WORK INSTRUCTIONS - Each line of the material below should be reproduced exactly.

GIVEN INFORMATION -
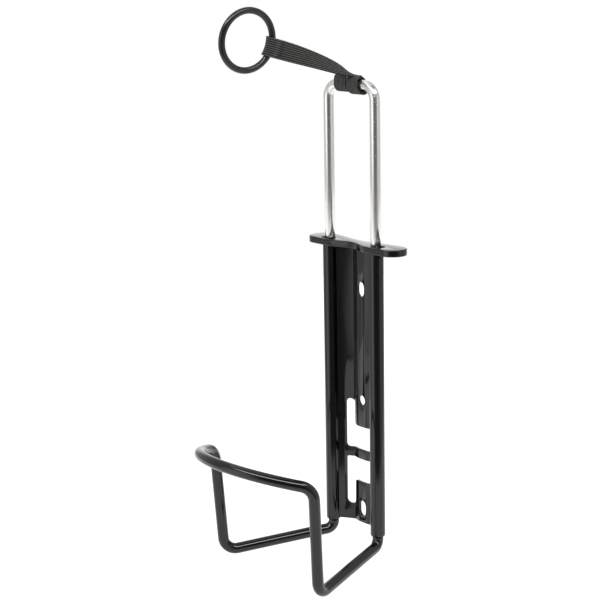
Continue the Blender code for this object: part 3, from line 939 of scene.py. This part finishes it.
def plate_outline():
    """Dog-bone outline of the lock plate in plan."""
    lobe_x = LEG_X + LOBE_OFFSET
    lobe_y = TUBE_Y + LOBE_SETBACK
    quarter = 0.5 * math.pi
    points = plate_edge(LEG_X - ROD_RADIUS, WAIST_FRONT, LOBE_SETBACK - LOBE_RADIUS)
    points += arc_points(lobe_x, lobe_y, LOBE_RADIUS, -quarter, math.pi, 40)
    points += plate_edge(lobe_x, WAIST_BACK, LOBE_SETBACK + LOBE_RADIUS)[-2:0:-1]
    points += arc_points(-lobe_x, lobe_y, LOBE_RADIUS, quarter, math.pi, 40)
    return points


class CAGE_OT_lock_plate(bpy.types.Operator):
    """Build the lock plate with its two leg slots"""

    bl_idname = "cage.lock_plate"
    bl_label = "Lock Plate"

    def execute(self, context):
        sizes, colours = context.scene.cage_sizes, context.scene.cage_colours
        low, high = Vector((0.0, 0.0, PLATE_LOW.z)), Vector((0.0, 0.0, PLATE_HIGH.z))
        body = prism("plate_solid", plate_outline(), low, high)
        tools = []
        for side in (-1, 1):
            centre = Vector((side * (LEG_X + 0.5 * SLOT_TRAVEL), TUBE_Y, 0.0))
            outline = slot_points(BORE_RADIUS, 0.5 * SLOT_TRAVEL, centre, SIDE,
                                  Vector((0.0, 1.0, 0.0)), 20)
            tools.append((prism("leg_slot", outline, 0.5 * low, 1.5 * high), "DIFFERENCE"))
        bm = carve(body, tools)
        round_edges(bm, sizes.plate_round, 4, 60.0)
        plate = mesh_object("coated_lock_plate", bm, 40.0)
        finish = gloss_black("gloss_black_plate", colours.black_coat, (30.0, 1500.0, 30.0),
                             PLATE_ROUGHNESS, 0.10)
        finish_piece(plate, "lock", "black_plate", finish, "lock_plate")
        return {"FINISHED"}


# ------------------------------------------------------------------ strap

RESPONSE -
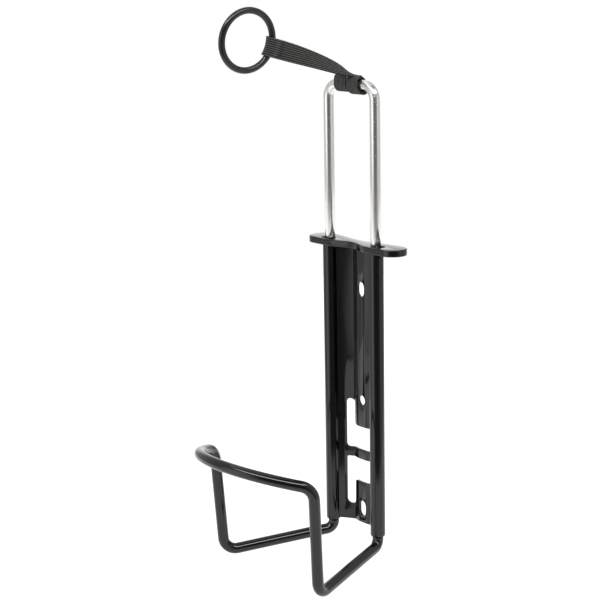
Continue the Blender code for this object: part 3, from line 939 of scene.py. This part finishes it.
def plate_outline():
    """Dog-bone outline of the lock plate in plan."""
    lobe_x = LEG_X + LOBE_OFFSET
    lobe_y = TUBE_Y + LOBE_SETBACK
    quarter = 0.5 * math.pi
    points = plate_edge(LEG_X - ROD_RADIUS, WAIST_FRONT, LOBE_SETBACK - LOBE_RADIUS)
    points += arc_points(lobe_x, lobe_y, LOBE_RADIUS, -quarter, math.pi, 40)
    points += plate_edge(lobe_x, WAIST_BACK, LOBE_SETBACK + LOBE_RADIUS)[-2:0:-1]
    points += arc_points(-lobe_x, lobe_y, LOBE_RADIUS, quarter, math.pi, 40)
    return points


class CAGE_OT_lock_plate(bpy.types.Operator):
    """Build the lock plate with its two leg slots"""

    bl_idname = "cage.lock_plate"
    bl_label = "Lock Plate"

    def execute(self, context):
        sizes, colours = context.scene.cage_sizes, context.scene.cage_colours
        low, high = Vector((0.0, 0.0, PLATE_LOW.z)), Vector((0.0, 0.0, PLATE_HIGH.z))
        body = prism("plate_solid", plate_outline(), low, high)
        tools = []
        for side in (-1, 1):
            centre = Vector((side * (LEG_X + 0.5 * SLOT_TRAVEL), TUBE_Y, 0.0))
            outline = slot_points(BORE_RADIUS, 0.5 * SLOT_TRAVEL, centre, SIDE,
                                  Vector((0.0, 1.0, 0.0)), 20)
            tools.append((prism("leg_slot", outline, 0.5 * low, 1.5 * high), "DIFFERENCE"))
        bm = carve(body, tools)
        round_edges(bm, sizes.plate_round, 4, 60.0)
        plate = mesh_object("coated_lock_plate", bm, 40.0)
        finish = gloss_black("gloss_black_plate", colours.black_coat, (30.0, 1500.0, 30.0),
                             PLATE_ROUGHNESS, 0.10)
        finish_piece(plate, "lock", "black_plate", finish, "lock_plate")
        return {"FINISHED"}


# ------------------------------------------------------------------ strap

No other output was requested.